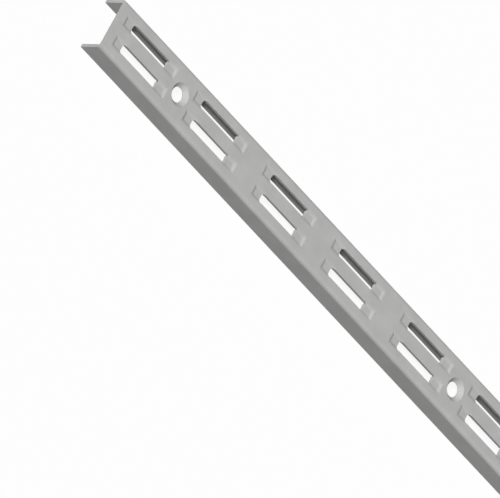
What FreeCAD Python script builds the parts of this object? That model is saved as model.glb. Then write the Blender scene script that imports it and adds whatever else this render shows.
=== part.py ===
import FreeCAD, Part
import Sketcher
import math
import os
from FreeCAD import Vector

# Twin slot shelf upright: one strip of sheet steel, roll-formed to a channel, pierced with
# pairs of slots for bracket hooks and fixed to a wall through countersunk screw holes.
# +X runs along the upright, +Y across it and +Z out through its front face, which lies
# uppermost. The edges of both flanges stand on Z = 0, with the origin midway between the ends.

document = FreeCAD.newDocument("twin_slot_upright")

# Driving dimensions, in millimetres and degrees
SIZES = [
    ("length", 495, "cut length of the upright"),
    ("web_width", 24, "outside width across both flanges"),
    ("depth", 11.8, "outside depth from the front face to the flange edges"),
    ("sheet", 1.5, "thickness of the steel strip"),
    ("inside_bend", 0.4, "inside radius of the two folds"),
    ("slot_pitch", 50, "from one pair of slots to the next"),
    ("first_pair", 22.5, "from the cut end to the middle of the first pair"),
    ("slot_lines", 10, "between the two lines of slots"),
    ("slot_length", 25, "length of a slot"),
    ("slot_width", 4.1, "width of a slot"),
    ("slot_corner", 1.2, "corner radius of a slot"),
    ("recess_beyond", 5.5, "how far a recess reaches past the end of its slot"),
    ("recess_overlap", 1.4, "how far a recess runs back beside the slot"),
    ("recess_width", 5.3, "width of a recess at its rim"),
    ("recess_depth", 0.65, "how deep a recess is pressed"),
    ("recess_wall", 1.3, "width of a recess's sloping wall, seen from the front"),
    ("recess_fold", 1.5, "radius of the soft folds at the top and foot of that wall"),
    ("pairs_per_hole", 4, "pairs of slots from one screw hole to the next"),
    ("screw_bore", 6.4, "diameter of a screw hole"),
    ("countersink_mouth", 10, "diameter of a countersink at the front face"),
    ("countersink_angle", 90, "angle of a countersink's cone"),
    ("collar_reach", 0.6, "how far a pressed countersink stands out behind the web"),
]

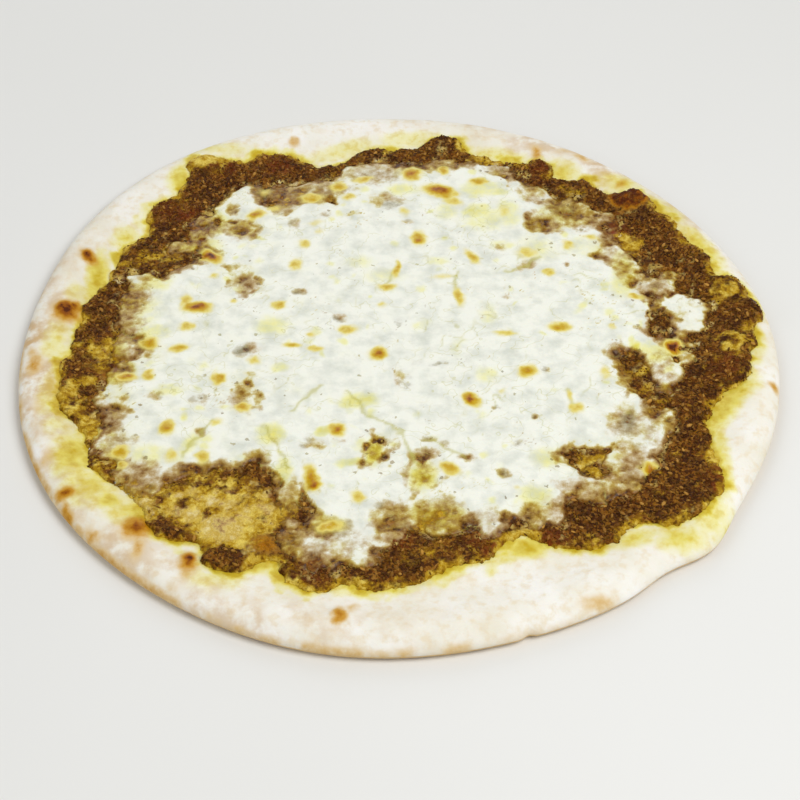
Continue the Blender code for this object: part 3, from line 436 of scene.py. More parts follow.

════════

Output the records above in their entirety, exactly.

REPLY:
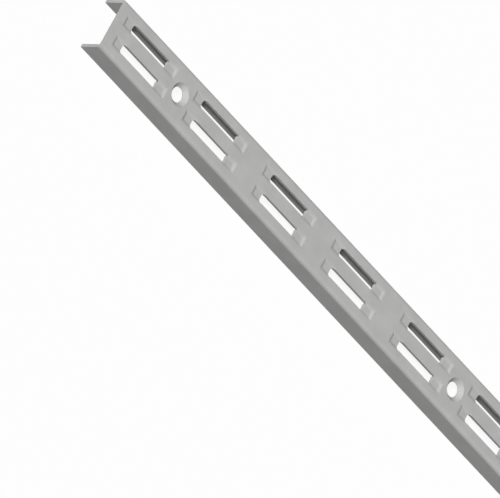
What FreeCAD Python script builds the parts of this object? That model is saved as model.glb. Then write the Blender scene script that imports it and adds whatever else this render shows.
=== part.py ===
import FreeCAD, Part
import Sketcher
import math
import os
from FreeCAD import Vector

# Twin slot shelf upright: one strip of sheet steel, roll-formed to a channel, pierced with
# pairs of slots for bracket hooks and fixed to a wall through countersunk screw holes.
# +X runs along the upright, +Y across it and +Z out through its front face, which lies
# uppermost. The edges of both flanges stand on Z = 0, with the origin midway between the ends.

document = FreeCAD.newDocument("twin_slot_upright")

# Driving dimensions, in millimetres and degrees
SIZES = [
    ("length", 495, "cut length of the upright"),
    ("web_width", 24, "outside width across both flanges"),
    ("depth", 11.8, "outside depth from the front face to the flange edges"),
    ("sheet", 1.5, "thickness of the steel strip"),
    ("inside_bend", 0.4, "inside radius of the two folds"),
    ("slot_pitch", 50, "from one pair of slots to the next"),
    ("first_pair", 22.5, "from the cut end to the middle of the first pair"),
    ("slot_lines", 10, "between the two lines of slots"),
    ("slot_length", 25, "length of a slot"),
    ("slot_width", 4.1, "width of a slot"),
    ("slot_corner", 1.2, "corner radius of a slot"),
    ("recess_beyond", 5.5, "how far a recess reaches past the end of its slot"),
    ("recess_overlap", 1.4, "how far a recess runs back beside the slot"),
    ("recess_width", 5.3, "width of a recess at its rim"),
    ("recess_depth", 0.65, "how deep a recess is pressed"),
    ("recess_wall", 1.3, "width of a recess's sloping wall, seen from the front"),
    ("recess_fold", 1.5, "radius of the soft folds at the top and foot of that wall"),
    ("pairs_per_hole", 4, "pairs of slots from one screw hole to the next"),
    ("screw_bore", 6.4, "diameter of a screw hole"),
    ("countersink_mouth", 10, "diameter of a countersink at the front face"),
    ("countersink_angle", 90, "angle of a countersink's cone"),
    ("collar_reach", 0.6, "how far a pressed countersink stands out behind the web"),
]

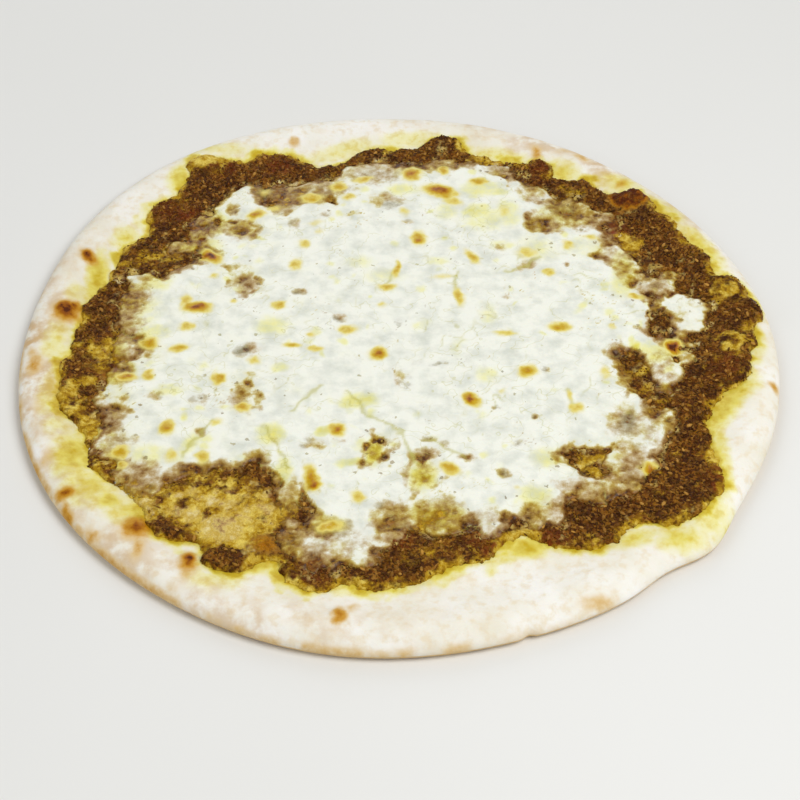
Continue the Blender code for this object: part 3, from line 436 of scene.py. More parts follow.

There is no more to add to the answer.